The girl is outraged by her father’s behaviour; and so the message conveyed is how every good white American ought to be about slavery and the authorities in the South that still lend it support. Unlike the mother in the background who is tainted by society and who thinks of herself and of her own family, the little girl fearlessly challenges the authority of her father without a thought for herself. She throws herself between her father and the slave willingly and without hesitation, knowing that she may come to harm: her father may beat her or the cat o’ nine may hit her by accident. 

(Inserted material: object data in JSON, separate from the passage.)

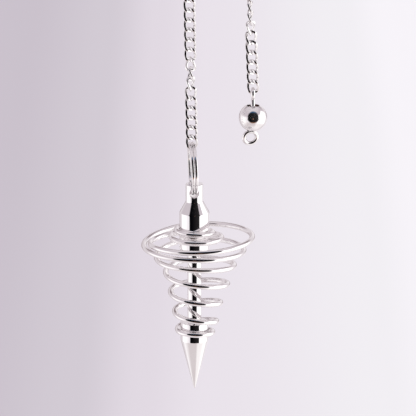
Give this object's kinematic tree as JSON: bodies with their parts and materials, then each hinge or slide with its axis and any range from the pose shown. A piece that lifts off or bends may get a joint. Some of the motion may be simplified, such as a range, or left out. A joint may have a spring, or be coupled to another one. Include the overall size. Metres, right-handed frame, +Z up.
{
  "type": "pendulum pendant",
  "caption": "Turned dowsing pendulum with a sharp point inside a conical wire spiral, hung by a split ring on a fine curb chain that ends in a drilled ball and ring.",
  "frame": {"origin": "top of the support that the chain hangs over, where the hanging chain is held", "axes": "+Z is up, both legs of the chain hang in the XZ plane, and -Y is the front seen in the picture"},
  "size_m": [0.0269, 0.0239, 0.1397],
  "materials": {
    "turned_silver": "bright polished silver plate with fine turning marks",
    "wire_silver": "bright polished silver-plated wire",
    "chain_silver": "bright silver-plated fine chain, slightly worn where the links rub",
    "ball_silver": "mirror-polished silver plate"
  },
  "bodies": {
    "hanger": {"chain": "chain_silver", "split_ring": "wire_silver", "ball": "ball_silver", "ball_pin": "wire_silver"},
    "pendant": {"head": "turned_silver", "shaft": "turned_silver", "point": "turned_silver", "spiral_wire": "wire_silver"}
  },
  "joints": [
    {"name": "pendant_swing", "type": "hinge", "parent": "hanger", "child": "pendant", "pos_m": [-0.00404, 0, -0.09443], "axis": [0, 1, 0], "range_deg": [-60, 60]}
  ]
}
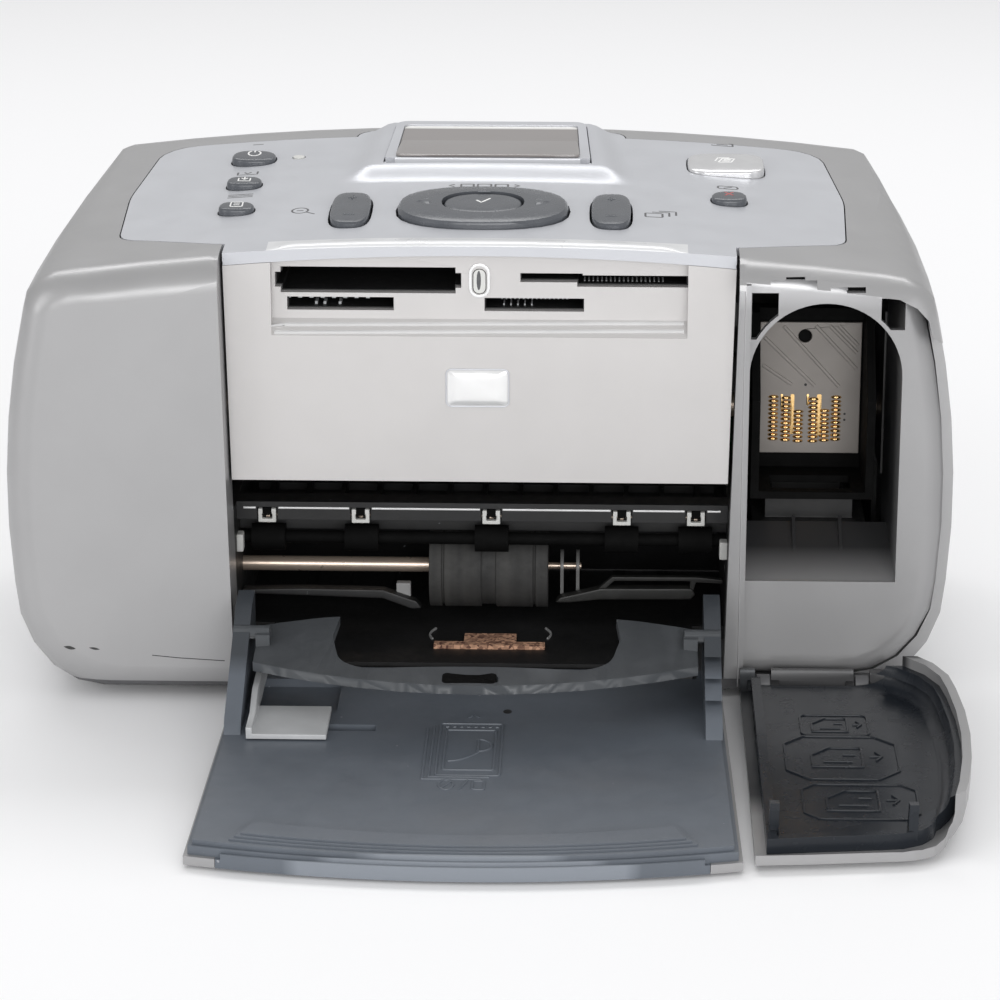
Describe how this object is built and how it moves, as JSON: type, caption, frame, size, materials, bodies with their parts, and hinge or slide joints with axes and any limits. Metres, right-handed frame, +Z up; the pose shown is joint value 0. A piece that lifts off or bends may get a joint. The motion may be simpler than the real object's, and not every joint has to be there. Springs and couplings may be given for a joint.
{
  "type": "compact photo printer",
  "caption": "Compact photo printer, opened: folding paper tray with output shelf, cartridge door and bay, card slots, tilting display, keys and sliding carriage.",
  "frame": {"origin": "on the surface the printer stands on, at the middle of its width and of its whole depth with the tray open", "axes": "+X to the printer's right as seen from the front, +Y toward its back, +Z up; the open tray points to -Y"},
  "size_m": [0.2198, 0.2176, 0.118],
  "materials": {
    "silver_cover": "fine satin metallic paint",
    "panel_silver": "light satin metallic paint",
    "warm_silver": "warm satin metallic paint",
    "case_grey": "matt grey",
    "tray_grey": "satin blue-grey",
    "guide_grey": "satin light grey",
    "key_grey": "satin dark grey",
    "key_silver": "bright satin silver",
    "black_plastic": "matt black",
    "clip_white": "natural",
    "rubber": "matt",
    "cork": "speckled",
    "steel": "ground",
    "sheet_steel": "zinc plated",
    "pulley_grey": "moulded",
    "film": "printed film",
    "board_green": "solder mask",
    "glass": "glossy, grey-brown",
    "contact_film": "flexible circuit, light grey"
  },
  "bodies": {
    "case": {"base_pan": "case_grey", "feet": "rubber", "screws": "steel", "housing": "silver_cover", "rear_cover": "silver_cover", "control_panel": "panel_silver", "front_panel": "warm_silver", "card_reader": "black_plastic", "bay_bezel": "silver_cover", "keypad_board": "board_green", "paper_channel": "black_plastic", "cork_pad": "cork", "shaft_bracket": "guide_grey", "star_wheel_bar": "black_plastic", "star_wheel_clips": "clip_white", "platen": "black_plastic", "chassis": "sheet_steel", "guide_rod": "steel", "encoder_strip": "film", "drive_belt": "rubber", "carriage_motor": "sheet_steel", "drive_gearbox": "black_plastic", "service_station": "black_plastic", "main_board": "board_green", "power_jack": "black_plastic", "usb_port": "sheet_steel", "indicator_lamps": "clip_white"},
    "output_door": {"tray_skin": "silver_cover", "tray_deck": "tray_grey"},
    "output_shelf": {"output_shelf": "tray_grey"},
    "width_guide": {"width_guide": "guide_grey"},
    "cartridge_door": {"bay_door_skin": "silver_cover", "bay_door_liner": "tray_grey"},
    "display": {"display_frame": "case_grey", "display_glass": "glass"},
    "carriage": {"carriage": "black_plastic", "contact_plate": "contact_film"},
    "pick_roller": {"pick_shaft": "steel", "pick_drum": "rubber"},
    "feed_roller": {"feed_roller": "rubber"},
    "output_roller": {"output_roller": "rubber"},
    "star_wheels": {"star_wheels": "steel"},
    "drive_pulley": {"drive_pulley": "pulley_grey"},
    "idler_pulley": {"idler_pulley": "pulley_grey"},
    "power_button": {"power_button": "key_grey"},
    "save_button": {"save_button": "key_grey"},
    "menu_button": {"menu_button": "key_grey"},
    "print_button": {"print_button": "key_silver"},
    "cancel_button": {"cancel_button": "key_grey"},
    "ok_button": {"ok_button": "key_grey"},
    "four_way_pad": {"four_way_pad": "key_grey"},
    "zoom_rocker": {"zoom_rocker": "key_grey"},
    "copies_rocker": {"copies_rocker": "key_grey"},
    "battery_cover": {"battery_cover": "case_grey"}
  },
  "joints": [
    {"name": "output_door_hinge", "type": "hinge", "parent": "case", "child": "output_door", "pos_m": [0, -0.00365, 0.005], "axis": [-1, 0, 0], "range_deg": [0, 91]},
    {"name": "output_shelf_hinge", "type": "hinge", "parent": "output_door", "child": "output_shelf", "pos_m": [0, -0.01745, 0.02176], "axis": [1, 0, 0], "range_deg": [0, 9]},
    {"name": "width_guide_slide", "type": "slide", "parent": "output_door", "child": "width_guide", "axis": [1, 0, 0], "range_m": [0, 0.013]},
    {"name": "cartridge_door_hinge", "type": "hinge", "parent": "case", "child": "cartridge_door", "pos_m": [0.078, -0.00365, 0.005], "axis": [-1, 0, 0], "range_deg": [0, 91]},
    {"name": "display_hinge", "type": "hinge", "parent": "case", "child": "display", "pos_m": [0, 0.06145, 0.1138], "axis": [1, 0, 0], "range_deg": [0, 50]},
    {"name": "carriage_slide", "type": "slide", "parent": "case", "child": "carriage", "axis": [-1, 0, 0], "range_m": [0, 0.122]},
    {"name": "pick_roller_spin", "type": "hinge", "parent": "case", "child": "pick_roller", "pos_m": [0, 0.02935, 0.0225], "axis": [1, 0, 0], "continuous": true},
    {"name": "feed_roller_spin", "type": "hinge", "parent": "case", "child": "feed_roller", "pos_m": [0, 0.05935, 0.0336], "axis": [1, 0, 0], "continuous": true},
    {"name": "output_roller_spin", "type": "hinge", "parent": "case", "child": "output_roller", "pos_m": [0, 0.01955, 0.0326], "axis": [1, 0, 0], "continuous": true},
    {"name": "star_wheels_spin", "type": "hinge", "parent": "case", "child": "star_wheels", "pos_m": [0, 0.01955, 0.0383], "axis": [1, 0, 0], "continuous": true},
    {"name": "drive_pulley_spin", "type": "hinge", "parent": "case", "child": "drive_pulley", "pos_m": [-0.066, 0.06785, 0.07], "axis": [0, 1, 0], "range_deg": [0, 1500]},
    {"name": "idler_pulley_spin", "type": "hinge", "parent": "case", "child": "idler_pulley", "pos_m": [0.088, 0.06785, 0.07], "axis": [0, 1, 0], "range_deg": [0, 1500]},
    {"name": "power_button_press", "type": "slide", "parent": "case", "child": "power_button", "axis": [0, 0.0694, -0.9976], "range_m": [0, 0.0006], "stiffness_N_per_m": 150},
    {"name": "save_button_press", "type": "slide", "parent": "case", "child": "save_button", "axis": [0, 0.0694, -0.9976], "range_m": [0, 0.0006], "stiffness_N_per_m": 150},
    {"name": "menu_button_press", "type": "slide", "parent": "case", "child": "menu_button", "axis": [0, 0.0694, -0.9976], "range_m": [0, 0.0006], "stiffness_N_per_m": 150},
    {"name": "print_button_press", "type": "slide", "parent": "case", "child": "print_button", "axis": [0, 0.0694, -0.9976], "range_m": [0, 0.0006], "stiffness_N_per_m": 150},
    {"name": "cancel_button_press", "type": "slide", "parent": "case", "child": "cancel_button", "axis": [0, 0.0694, -0.9976], "range_m": [0, 0.0006], "stiffness_N_per_m": 150},
    {"name": "ok_button_press", "type": "slide", "parent": "case", "child": "ok_button", "axis": [0, 0.0694, -0.9976], "range_m": [0, 0.0006], "stiffness_N_per_m": 150},
    {"name": "four_way_pad_tilt", "type": "hinge", "parent": "case", "child": "four_way_pad", "pos_m": [0, 0.029, 0.10824], "axis": [1, 0, 0], "range_deg": [-2, 2], "stiffness_Nm_per_rad": 0.03},
    {"name": "zoom_rocker_tilt", "type": "hinge", "parent": "case", "child": "zoom_rocker", "pos_m": [-0.031, 0.02853, 0.10733], "axis": [1, 0, 0], "range_deg": [-2, 2], "stiffness_Nm_per_rad": 0.02},
    {"name": "copies_rocker_tilt", "type": "hinge", "parent": "case", "child": "copies_rocker", "pos_m": [0.03, 0.02853, 0.10736], "axis": [1, 0, 0], "range_deg": [-2, 2], "stiffness_Nm_per_rad": 0.02},
    {"name": "battery_cover_lift_off", "type": "slide", "parent": "case", "child": "battery_cover", "axis": [0, 1, 0], "range_m": [0, 0.02]}
  ],
  "couplings": [
    {"joint": "output_roller_spin", "follows": "feed_roller_spin", "ratio": 1.5625},
    {"joint": "star_wheels_spin", "follows": "feed_roller_spin", "ratio": -2.2727},
    {"joint": "drive_pulley_spin", "follows": "carriage_slide", "rad_per_m": 200},
    {"joint": "idler_pulley_spin", "follows": "carriage_slide", "rad_per_m": 200}
  ]
}
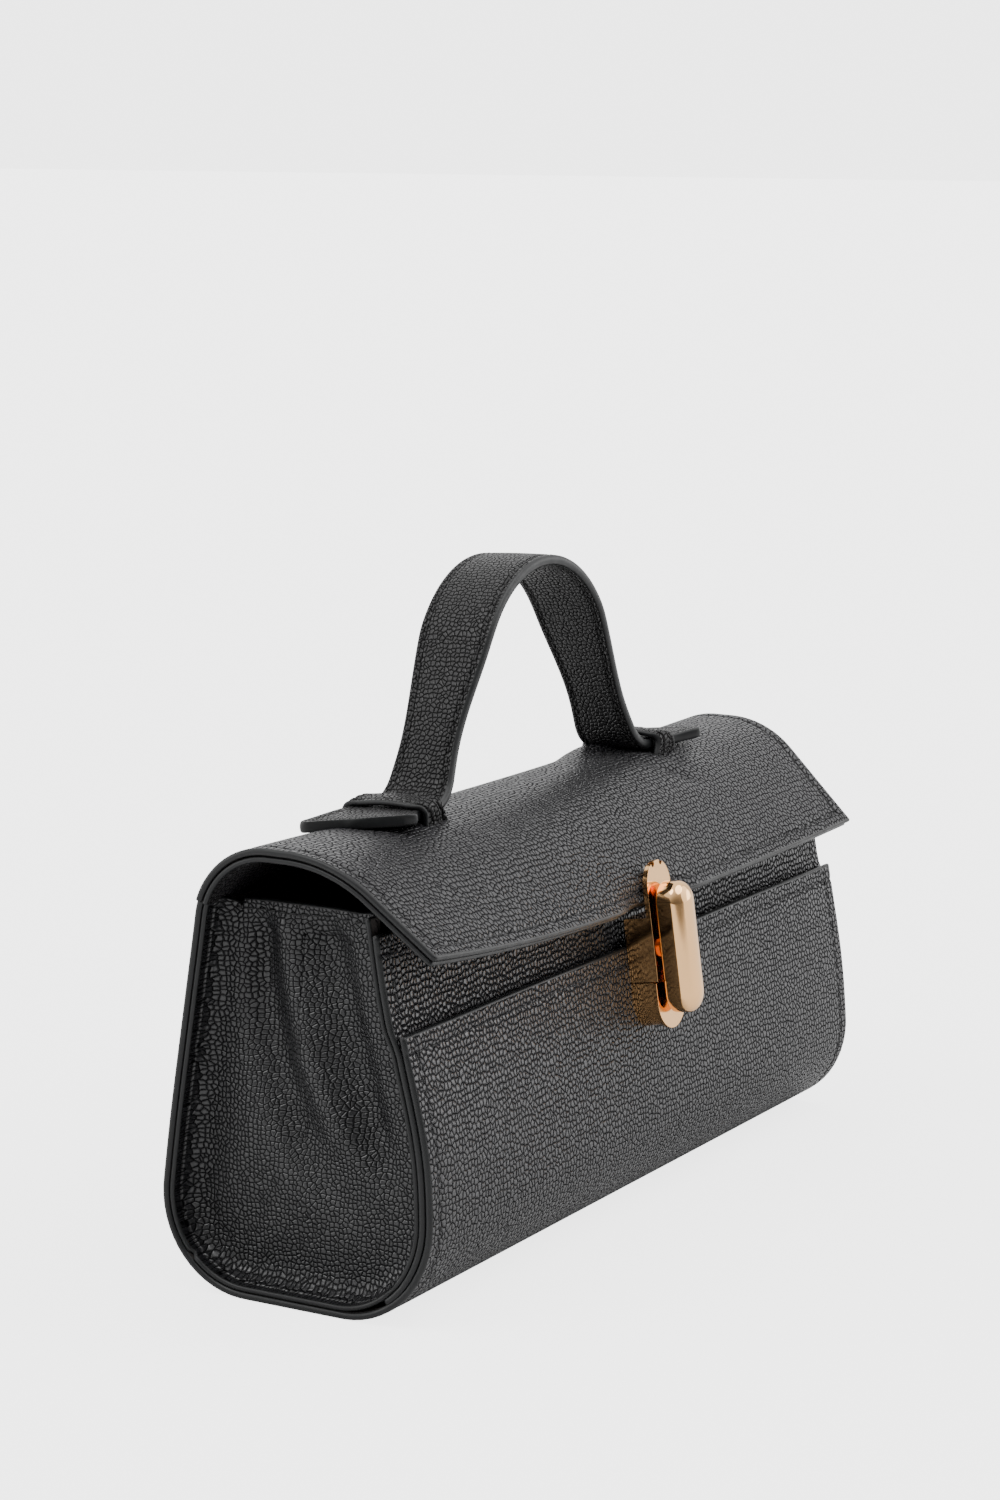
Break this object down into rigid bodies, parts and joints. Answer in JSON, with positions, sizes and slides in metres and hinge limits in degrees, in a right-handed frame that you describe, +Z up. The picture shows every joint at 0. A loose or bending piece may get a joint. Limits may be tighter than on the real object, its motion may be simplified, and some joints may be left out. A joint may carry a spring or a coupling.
{
  "type": "flap handbag",
  "caption": "Structured leather flap bag: arched top handle that slides through two loops, hinged flap, slip pocket and a slide lock.",
  "frame": {"origin": "middle of the flat underside of the base, on the ground", "axes": "+X along the bag to its right end, -Y out of the front with the lock, +Z up"},
  "size_m": [0.264, 0.0964, 0.1926],
  "materials": {
    "leather": "pebble grained, semi-matt",
    "gusset_leather": "pebble grained, soft",
    "flap_lining_leather": "smooth",
    "strap_leather": "grained, painted edges",
    "lining": "soft lining leather",
    "board": "raw bonded leather fibre board",
    "gold": "polished, light gold plated",
    "steel": "plain"
  },
  "bodies": {
    "bag_body": {"body_wrap": "leather", "front_panel": "leather", "gusset_left": "gusset_leather", "gusset_right": "gusset_leather", "back_board": "board", "base_board": "board", "front_board": "board", "back_lining": "lining", "base_lining": "lining", "front_lining": "lining", "gusset_lining_left": "lining", "gusset_lining_right": "lining", "pocket_lining": "lining", "inner_pocket": "lining", "lock_case": "gold", "lock_case_plate": "steel", "lock_case_screws": "steel"},
    "flap": {"flap_leather": "leather", "flap_board": "board", "flap_lining": "flap_lining_leather", "handle_loop_left": "leather", "handle_loop_right": "leather", "loop_backing_left": "lining", "loop_backing_right": "lining", "lock_flap_plate": "gold", "lock_back_cover": "gold", "lock_clamp_plate": "steel", "lock_clamp_screws": "steel", "lock_spring": "steel"},
    "lock_slide": {"lock_slide": "gold", "lock_bolt": "steel", "lock_slide_screws": "steel"},
    "handle": {"handle_top": "strap_leather", "handle_top_lining": "strap_leather", "handle_leg_left": "strap_leather", "handle_leg_right": "strap_leather", "handle_leg_lining_left": "strap_leather", "handle_leg_lining_right": "strap_leather"},
    "handle_end_left": {"handle_end_left": "strap_leather", "handle_end_lining_left": "strap_leather"},
    "handle_end_right": {"handle_end_right": "strap_leather", "handle_end_lining_right": "strap_leather"}
  },
  "joints": [
    {"name": "flap_hinge", "type": "hinge", "parent": "bag_body", "child": "flap", "pos_m": [0, 0.03, 0.109], "axis": [-1, 0, 0], "range_deg": [0, 105]},
    {"name": "lock_travel", "type": "slide", "parent": "flap", "child": "lock_slide", "axis": [0, -0.1416, -0.9899], "range_m": [0, 0.003]},
    {"name": "handle_sink", "type": "slide", "parent": "flap", "child": "handle", "axis": [0, 0, -1], "range_m": [0, 0.022], "deforming": ["handle_leg_left", "handle_leg_right", "handle_leg_lining_left", "handle_leg_lining_right"]},
    {"name": "left_end_slide", "type": "slide", "parent": "flap", "child": "handle_end_left", "axis": [-1, 0, 0], "range_m": [0, 0.0143]},
    {"name": "right_end_slide", "type": "slide", "parent": "flap", "child": "handle_end_right", "axis": [1, 0, 0], "range_m": [0, 0.0143]}
  ],
  "couplings": [
    {"joint": "left_end_slide", "follows": "handle_sink", "ratio": 0.65},
    {"joint": "right_end_slide", "follows": "handle_sink", "ratio": 0.65}
  ]
}
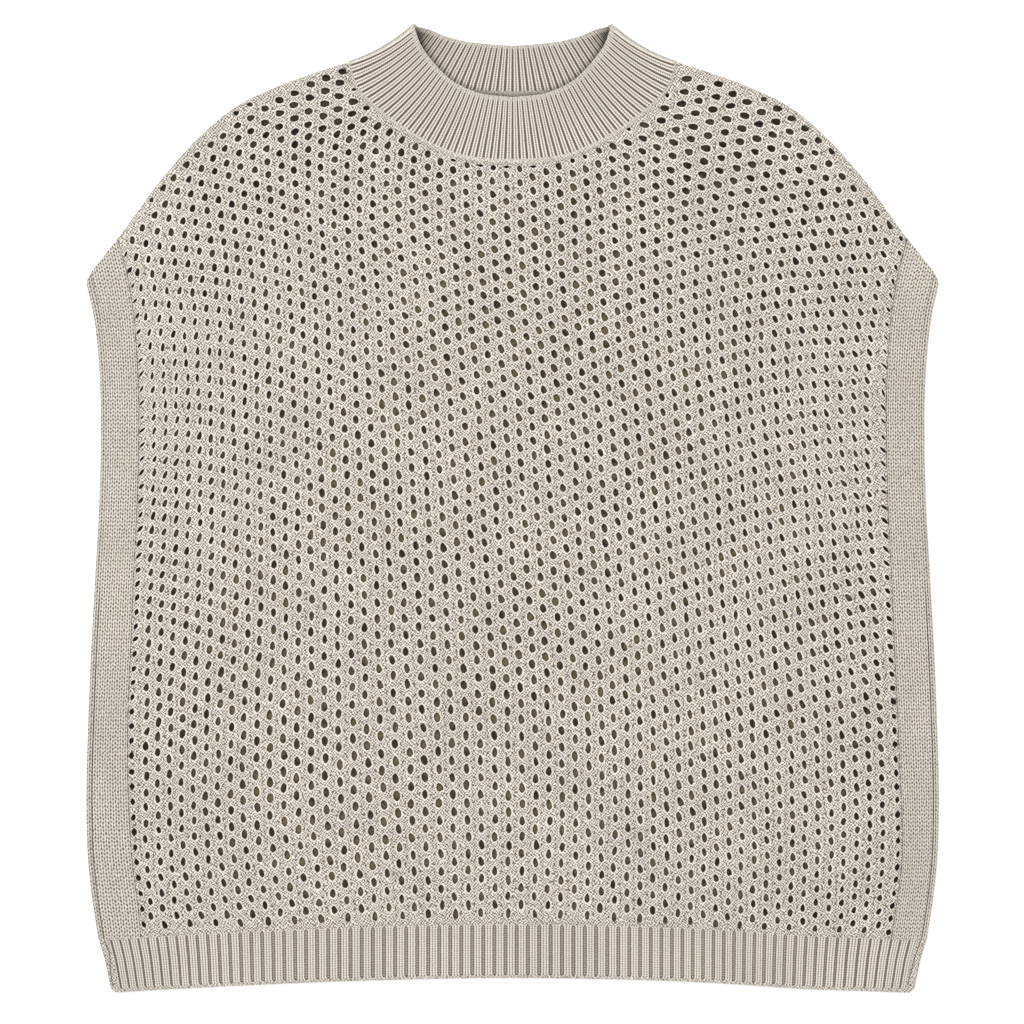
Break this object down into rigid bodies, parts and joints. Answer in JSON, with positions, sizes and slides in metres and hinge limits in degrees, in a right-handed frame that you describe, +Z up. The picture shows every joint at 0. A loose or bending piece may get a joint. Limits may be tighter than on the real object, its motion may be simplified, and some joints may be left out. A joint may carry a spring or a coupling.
{
  "type": "openwork knit vest",
  "caption": "Sleeveless openwork knit pullover vest lying flat, with plain knit armhole and side bands, a wide ribbed hem and a short ribbed mock neck.",
  "frame": {"origin": "on the surface that the vest lies on, under the middle of its box", "axes": "+Z up out of the surface, on the side of the vest's front; +Y towards the collar; +X to the right as the front is looked down on"},
  "size_m": [0.6226, 0.707, 0.0086],
  "materials": {
    "openwork_knit": "matt eyelet knit in oatmeal yarn",
    "plain_knit": "matt stockinette in oatmeal yarn",
    "rib_knit": "matt ribbed knit in oatmeal yarn"
  },
  "bodies": {
    "root": {"panel_front": "openwork_knit", "panel_back": "openwork_knit", "band_front_left": "plain_knit", "band_front_right": "plain_knit", "band_back_left": "plain_knit", "band_back_right": "plain_knit", "hem_front": "rib_knit", "hem_back": "rib_knit", "collar": "rib_knit"}
  },
  "joints": []
}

The slave is not dehumanised at the point where the cat o’ nine lacerates his skin. Laceration is not in itself dehumanising. Think of the self-lacerating Christian or, indeed, of the masochist who begs his dom to keep harrowing his flesh. No, what stands out in the lithograph is something else, and it is something else again than the contrast between the abject poverty of the slaves and the obscene wealth of the lord. It is the contrast between the way the girl responds to her father’s authority and the way the slave responds to the same, his master’s. She witnesses the injustice on the plantation and she responds to it recklessly, without forethought for herself, and violently, in defiance of her father’s authority.In contrast, the slave remains subservient to his master and looks contrite. His apparent resignation is as intolerable as the girl’s heroism, for her heroism masks the fact that he cannot respond with outrage and violence to the injustice he suffers as the “good white American” does or ought to. The “progressive” standpoint depicted in the lithograph obscures the fact that the slave is brought beyond the point where he can still answer to the master’s brutality. What testifies to his dehumanisation, in other words, is not simply his subjection to the master or the fact that he’s treated as a thing; it is the glaring absence of a violent response on his part.